------ Listing
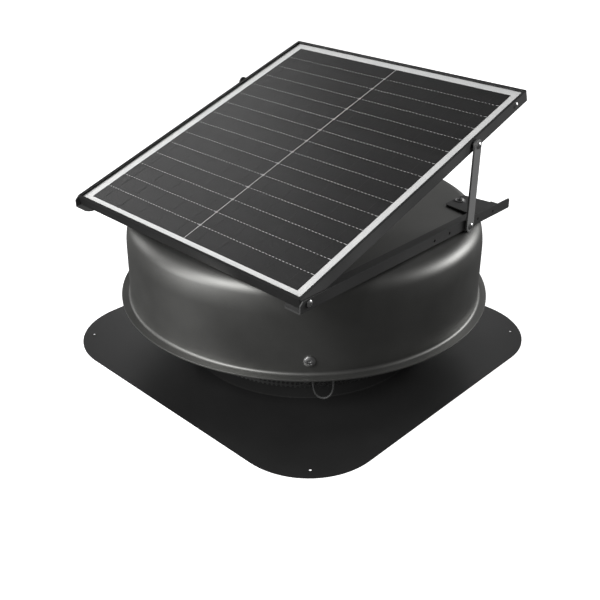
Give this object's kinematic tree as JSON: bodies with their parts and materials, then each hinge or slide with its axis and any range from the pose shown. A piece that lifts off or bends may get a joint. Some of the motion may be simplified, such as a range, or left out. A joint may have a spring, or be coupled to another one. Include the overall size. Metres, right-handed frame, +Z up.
{
  "type": "solar attic fan",
  "caption": "Roof-mounted solar attic fan: square flashing with a collar, axial fan under a round rain hood, and a tilting solar panel on two rails held up by side struts.",
  "frame": {"origin": "centre of the flashing's underside, on the roof surface", "axes": "+Z up out of the roof, +Y from the panel's hinge edge towards its raised edge, +X to the right seen from the hinge edge"},
  "size_m": [0.5804, 0.5804, 0.4171],
  "materials": {
    "flashing_paint": "satin black powder coat",
    "hood_paint": "satin black powder coat",
    "rail_paint": "satin black powder coat",
    "bracket_paint": "satin black powder coat",
    "mesh_paint": "matt black coated perforated steel",
    "frame_black": "black anodised",
    "panel_glass": "low-iron tempered glass",
    "cell": "monocrystalline silicon",
    "backsheet_white": "white backsheet",
    "black_plastic": "moulded black plastic",
    "black_rubber": "black rubber",
    "lead_jacket": "black cable jacket",
    "bright_fastener": "bright zinc-plated steel",
    "zinc_fastener": "zinc-plated steel",
    "motor_case": "die-cast aluminium",
    "bearing_steel": "ground steel",
    "stator_iron": "laminated iron with windings",
    "magnet": "ferrite magnet ring",
    "blade_metal": "formed aluminium sheet"
  },
  "bodies": {
    "root": {"base_flashing": "flashing_paint", "mesh_guard": "mesh_paint", "mesh_screws": "zinc_fastener", "hood_bracket_1": "bracket_paint", "hood_bracket_2": "bracket_paint", "hood_bracket_3": "bracket_paint", "hood_bracket_4": "bracket_paint", "collar_rivets": "zinc_fastener", "motor_plate": "bracket_paint", "plate_screws": "zinc_fastener", "motor_housing": "motor_case", "motor_end_bell": "motor_case", "motor_bearings": "bearing_steel", "motor_stator": "stator_iron", "hood_shell": "hood_paint", "hood_screws": "bright_fastener", "hood_nuts": "zinc_fastener", "lead_grommet": "black_rubber", "rail_left": "rail_paint", "rail_right": "rail_paint", "rail_pads": "black_rubber", "rail_washers": "bright_fastener", "rail_bolts": "bright_fastener", "rail_nuts": "zinc_fastener", "pivot_bolts": "bright_fastener", "pivot_spacers": "black_plastic", "controller_box": "black_plastic", "controller_lid": "black_plastic", "lead_gland": "black_plastic", "power_lead": "lead_jacket", "lead_socket": "black_plastic", "lead_clip": "bracket_paint"},
    "panel": {"frame_front": "frame_black", "frame_rear": "frame_black", "frame_left": "frame_black", "frame_right": "frame_black", "corner_keys": "zinc_fastener", "panel_glass": "panel_glass", "solar_cells": "cell", "panel_backsheet": "backsheet_white", "junction_box": "black_plastic", "junction_lid": "black_plastic", "junction_gland": "black_plastic", "hinge_bolts": "bright_fastener", "hinge_nuts": "zinc_fastener", "strut_spacers": "black_plastic", "spare_bolts": "bright_fastener"},
    "strut_l": {"strut_left": "rail_paint", "strut_bolt_left": "bright_fastener"},
    "strut_r": {"strut_right": "rail_paint", "strut_bolt_right": "bright_fastener"},
    "rotor": {"motor_shaft": "bearing_steel", "rotor_magnets": "magnet", "fan_hub": "blade_metal", "fan_blade_1": "blade_metal", "fan_blade_2": "blade_metal", "fan_blade_3": "blade_metal", "fan_blade_4": "blade_metal", "fan_blade_5": "blade_metal", "blade_rivets": "zinc_fastener"}
  },
  "joints": [
    {"name": "panel_tilt", "type": "hinge", "parent": "root", "child": "panel", "pos_m": [0, -0.243, 0.246], "axis": [1, 0, 0], "range_deg": [-17.5, 0]},
    {"name": "strut_left_swing", "type": "hinge", "parent": "root", "child": "strut_l", "pos_m": [-0.2394, 0.094, 0.2418], "axis": [1, 0, 0], "range_deg": [0, 87.5]},
    {"name": "strut_right_swing", "type": "hinge", "parent": "root", "child": "strut_r", "pos_m": [0.2394, 0.094, 0.2418], "axis": [1, 0, 0], "range_deg": [0, 87.5]},
    {"name": "fan_spin", "type": "hinge", "parent": "root", "child": "rotor", "pos_m": [0, 0, 0.036], "axis": [0, 0, 1], "continuous": true}
  ],
  "couplings": [
    {"joint": "strut_left_swing", "follows": "panel_tilt", "ratio": -5},
    {"joint": "strut_right_swing", "follows": "panel_tilt", "ratio": -5}
  ]
}
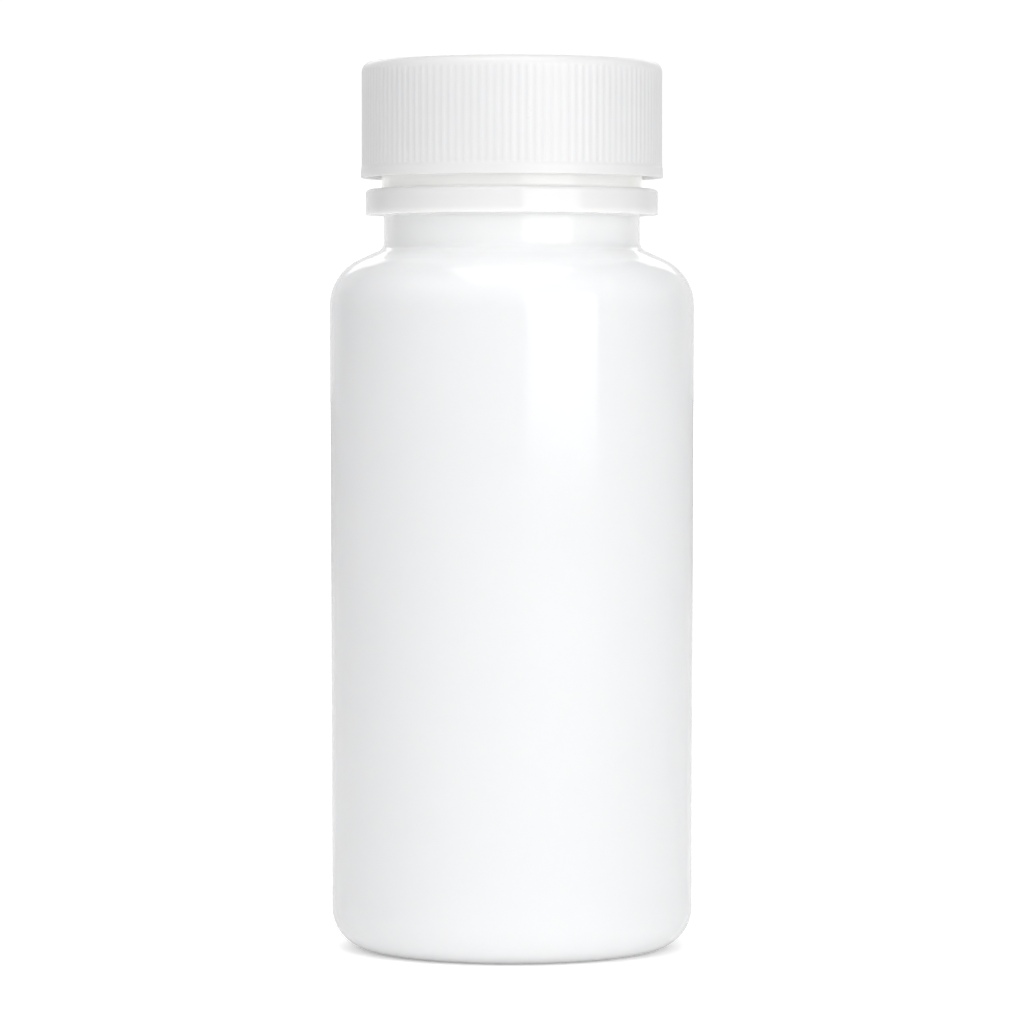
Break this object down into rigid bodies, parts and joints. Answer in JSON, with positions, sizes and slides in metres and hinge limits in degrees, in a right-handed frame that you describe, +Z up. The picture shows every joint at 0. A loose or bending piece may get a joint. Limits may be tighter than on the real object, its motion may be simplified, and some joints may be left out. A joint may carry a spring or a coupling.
{
  "type": "wide-neck plastic bottle with screw cap",
  "caption": "White blow-moulded wide-neck bottle with a rounded shoulder and a neck collar, closed by a ribbed screw cap with a foam liner.",
  "frame": {"origin": "middle of the base, on the surface that the bottle stands on", "axes": "+Z up along the bottle's axis, -Y towards the viewer, +X to the viewer's right"},
  "size_m": [0.0582, 0.0582, 0.1412],
  "materials": {
    "bottle_hdpe": "semi-gloss white, faintly translucent",
    "cap_pp": "satin white",
    "liner_foam": "matt closed-cell foam"
  },
  "bodies": {
    "bottle": {"bottle": "bottle_hdpe"},
    "liner": {"sealing_liner": "liner_foam"},
    "cap": {"screw_cap": "cap_pp"}
  },
  "joints": [
    {"name": "cap_rise", "type": "slide", "parent": "bottle", "child": "liner", "axis": [0, 0, 1], "range_m": [0, 0.0169]},
    {"name": "cap_turn", "type": "hinge", "parent": "liner", "child": "cap", "pos_m": [0, 0, 0.138], "axis": [0, 0, 1], "range_deg": [0, 1440]}
  ],
  "couplings": [
    {"joint": "cap_rise", "follows": "cap_turn", "m_per_rad": 0.00066845}
  ]
}
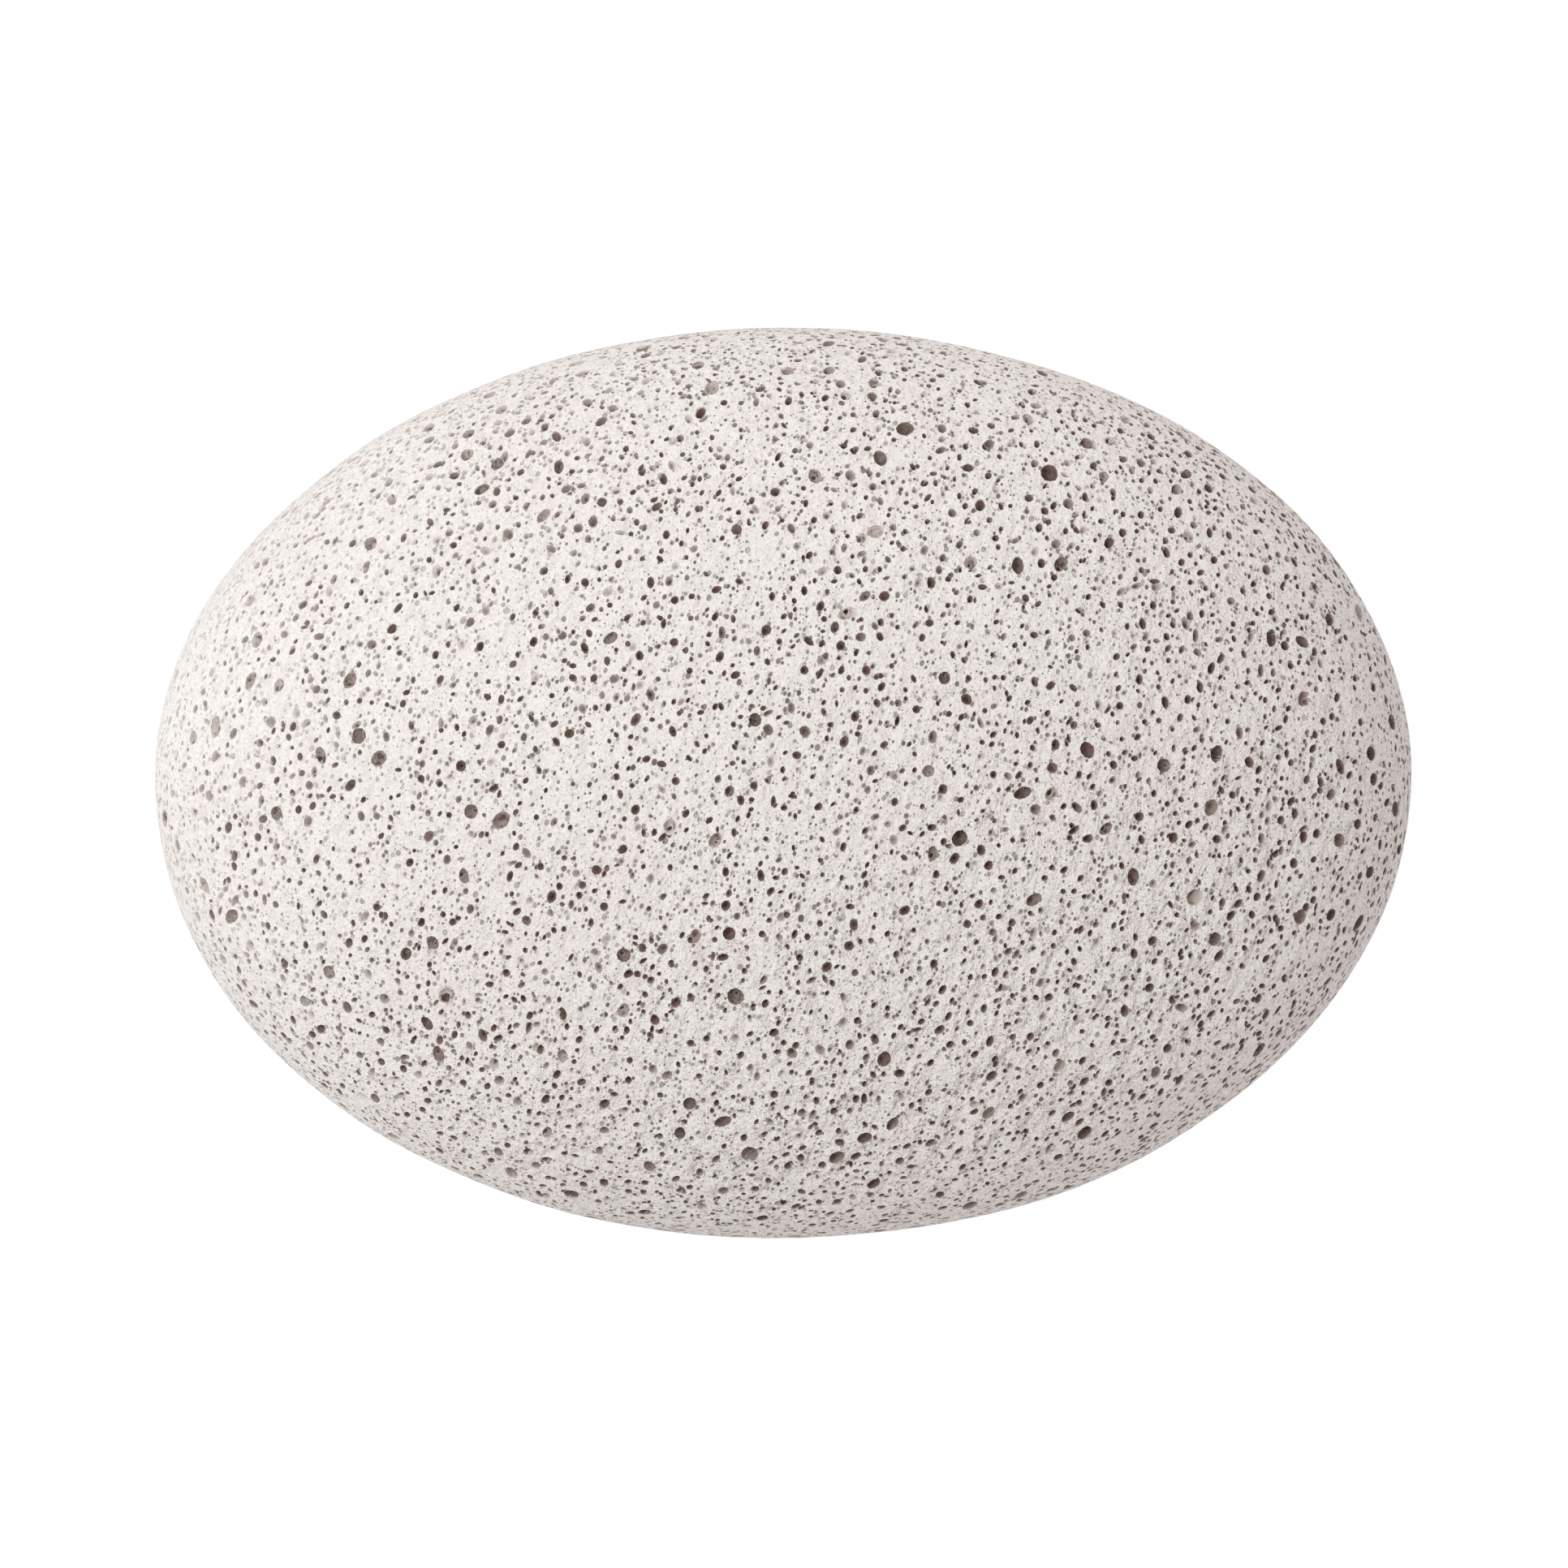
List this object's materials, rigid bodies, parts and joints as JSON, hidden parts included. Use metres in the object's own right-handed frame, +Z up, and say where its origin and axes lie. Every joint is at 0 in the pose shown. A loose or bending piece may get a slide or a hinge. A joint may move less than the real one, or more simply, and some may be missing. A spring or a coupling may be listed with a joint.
{
  "type": "pumice stone",
  "caption": "Oval pumice stone: a ground pebble of light frothy rock, broad gently domed faces, round edges, open pores all over, for smoothing skin.",
  "frame": {"origin": "middle of the flat worn seat that the stone lies on", "axes": "+X along the oval's length, +Y across it, +Z up out of the broad domed face"},
  "size_m": [0.1001, 0.0726, 0.038],
  "materials": {
    "pumice": "matte"
  },
  "bodies": {
    "root": {"pumice_stone": "pumice"}
  },
  "joints": []
}
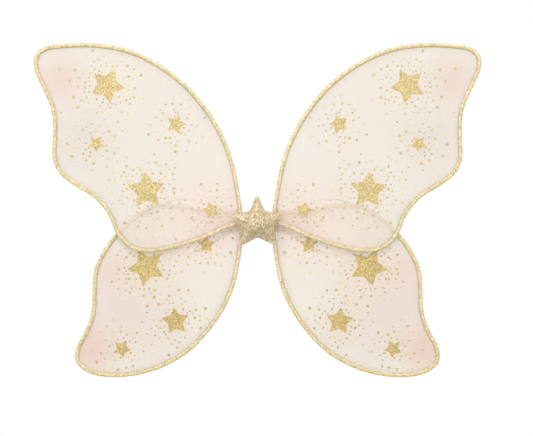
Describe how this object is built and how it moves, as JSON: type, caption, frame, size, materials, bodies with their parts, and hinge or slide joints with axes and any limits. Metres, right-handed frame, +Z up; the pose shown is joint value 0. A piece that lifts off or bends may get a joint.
------------
_What you are asked to do:_ Output every entry word for word, but omit the pictures.

_Completed task:_
Give this object's kinematic tree as JSON: bodies with their parts and materials, then each hinge or slide with its axis and any range from the pose shown. A piece that lifts off or bends may get a joint. Some of the motion may be simplified, such as a range, or left out. A joint may have a spring, or be coupled to another one. Include the overall size. Metres, right-handed frame, +Z up.
{
  "type": "solar attic fan",
  "caption": "Roof-mounted solar attic fan: square flashing with a collar, axial fan under a round rain hood, and a tilting solar panel on two rails held up by side struts.",
  "frame": {"origin": "centre of the flashing's underside, on the roof surface", "axes": "+Z up out of the roof, +Y from the panel's hinge edge towards its raised edge, +X to the right seen from the hinge edge"},
  "size_m": [0.5804, 0.5804, 0.4171],
  "materials": {
    "flashing_paint": "satin black powder coat",
    "hood_paint": "satin black powder coat",
    "rail_paint": "satin black powder coat",
    "bracket_paint": "satin black powder coat",
    "mesh_paint": "matt black coated perforated steel",
    "frame_black": "black anodised",
    "panel_glass": "low-iron tempered glass",
    "cell": "monocrystalline silicon",
    "backsheet_white": "white backsheet",
    "black_plastic": "moulded black plastic",
    "black_rubber": "black rubber",
    "lead_jacket": "black cable jacket",
    "bright_fastener": "bright zinc-plated steel",
    "zinc_fastener": "zinc-plated steel",
    "motor_case": "die-cast aluminium",
    "bearing_steel": "ground steel",
    "stator_iron": "laminated iron with windings",
    "magnet": "ferrite magnet ring",
    "blade_metal": "formed aluminium sheet"
  },
  "bodies": {
    "root": {"base_flashing": "flashing_paint", "mesh_guard": "mesh_paint", "mesh_screws": "zinc_fastener", "hood_bracket_1": "bracket_paint", "hood_bracket_2": "bracket_paint", "hood_bracket_3": "bracket_paint", "hood_bracket_4": "bracket_paint", "collar_rivets": "zinc_fastener", "motor_plate": "bracket_paint", "plate_screws": "zinc_fastener", "motor_housing": "motor_case", "motor_end_bell": "motor_case", "motor_bearings": "bearing_steel", "motor_stator": "stator_iron", "hood_shell": "hood_paint", "hood_screws": "bright_fastener", "hood_nuts": "zinc_fastener", "lead_grommet": "black_rubber", "rail_left": "rail_paint", "rail_right": "rail_paint", "rail_pads": "black_rubber", "rail_washers": "bright_fastener", "rail_bolts": "bright_fastener", "rail_nuts": "zinc_fastener", "pivot_bolts": "bright_fastener", "pivot_spacers": "black_plastic", "controller_box": "black_plastic", "controller_lid": "black_plastic", "lead_gland": "black_plastic", "power_lead": "lead_jacket", "lead_socket": "black_plastic", "lead_clip": "bracket_paint"},
    "panel": {"frame_front": "frame_black", "frame_rear": "frame_black", "frame_left": "frame_black", "frame_right": "frame_black", "corner_keys": "zinc_fastener", "panel_glass": "panel_glass", "solar_cells": "cell", "panel_backsheet": "backsheet_white", "junction_box": "black_plastic", "junction_lid": "black_plastic", "junction_gland": "black_plastic", "hinge_bolts": "bright_fastener", "hinge_nuts": "zinc_fastener", "strut_spacers": "black_plastic", "spare_bolts": "bright_fastener"},
    "strut_l": {"strut_left": "rail_paint", "strut_bolt_left": "bright_fastener"},
    "strut_r": {"strut_right": "rail_paint", "strut_bolt_right": "bright_fastener"},
    "rotor": {"motor_shaft": "bearing_steel", "rotor_magnets": "magnet", "fan_hub": "blade_metal", "fan_blade_1": "blade_metal", "fan_blade_2": "blade_metal", "fan_blade_3": "blade_metal", "fan_blade_4": "blade_metal", "fan_blade_5": "blade_metal", "blade_rivets": "zinc_fastener"}
  },
  "joints": [
    {"name": "panel_tilt", "type": "hinge", "parent": "root", "child": "panel", "pos_m": [0, -0.243, 0.246], "axis": [1, 0, 0], "range_deg": [-17.5, 0]},
    {"name": "strut_left_swing", "type": "hinge", "parent": "root", "child": "strut_l", "pos_m": [-0.2394, 0.094, 0.2418], "axis": [1, 0, 0], "range_deg": [0, 87.5]},
    {"name": "strut_right_swing", "type": "hinge", "parent": "root", "child": "strut_r", "pos_m": [0.2394, 0.094, 0.2418], "axis": [1, 0, 0], "range_deg": [0, 87.5]},
    {"name": "fan_spin", "type": "hinge", "parent": "root", "child": "rotor", "pos_m": [0, 0, 0.036], "axis": [0, 0, 1], "continuous": true}
  ],
  "couplings": [
    {"joint": "strut_left_swing", "follows": "panel_tilt", "ratio": -5},
    {"joint": "strut_right_swing", "follows": "panel_tilt", "ratio": -5}
  ]
}
Break this object down into rigid bodies, parts and joints. Answer in JSON, with positions, sizes and slides in metres and hinge limits in degrees, in a right-handed frame that you describe, +Z up. The picture shows every joint at 0. A loose or bending piece may get a joint. Limits may be tighter than on the real object, its motion may be simplified, and some joints may be left out. A joint may carry a spring or a coupling.
{
  "type": "wide-neck plastic bottle with screw cap",
  "caption": "White blow-moulded wide-neck bottle with a rounded shoulder and a neck collar, closed by a ribbed screw cap with a foam liner.",
  "frame": {"origin": "middle of the base, on the surface that the bottle stands on", "axes": "+Z up along the bottle's axis, -Y towards the viewer, +X to the viewer's right"},
  "size_m": [0.0582, 0.0582, 0.1412],
  "materials": {
    "bottle_hdpe": "semi-gloss white, faintly translucent",
    "cap_pp": "satin white",
    "liner_foam": "matt closed-cell foam"
  },
  "bodies": {
    "bottle": {"bottle": "bottle_hdpe"},
    "liner": {"sealing_liner": "liner_foam"},
    "cap": {"screw_cap": "cap_pp"}
  },
  "joints": [
    {"name": "cap_rise", "type": "slide", "parent": "bottle", "child": "liner", "axis": [0, 0, 1], "range_m": [0, 0.0169]},
    {"name": "cap_turn", "type": "hinge", "parent": "liner", "child": "cap", "pos_m": [0, 0, 0.138], "axis": [0, 0, 1], "range_deg": [0, 1440]}
  ],
  "couplings": [
    {"joint": "cap_rise", "follows": "cap_turn", "m_per_rad": 0.00066845}
  ]
}
List this object's materials, rigid bodies, parts and joints as JSON, hidden parts included. Use metres in the object's own right-handed frame, +Z up, and say where its origin and axes lie. Every joint is at 0 in the pose shown. A loose or bending piece may get a slide or a hinge. A joint may move less than the real one, or more simply, and some may be missing. A spring or a coupling may be listed with a joint.
{
  "type": "pumice stone",
  "caption": "Oval pumice stone: a ground pebble of light frothy rock, broad gently domed faces, round edges, open pores all over, for smoothing skin.",
  "frame": {"origin": "middle of the flat worn seat that the stone lies on", "axes": "+X along the oval's length, +Y across it, +Z up out of the broad domed face"},
  "size_m": [0.1001, 0.0726, 0.038],
  "materials": {
    "pumice": "matte"
  },
  "bodies": {
    "root": {"pumice_stone": "pumice"}
  },
  "joints": []
}
Describe how this object is built and how it moves, as JSON: type, caption, frame, size, materials, bodies with their parts, and hinge or slide joints with axes and any limits. Metres, right-handed frame, +Z up; the pose shown is joint value 0. A piece that lifts off or bends may get a joint.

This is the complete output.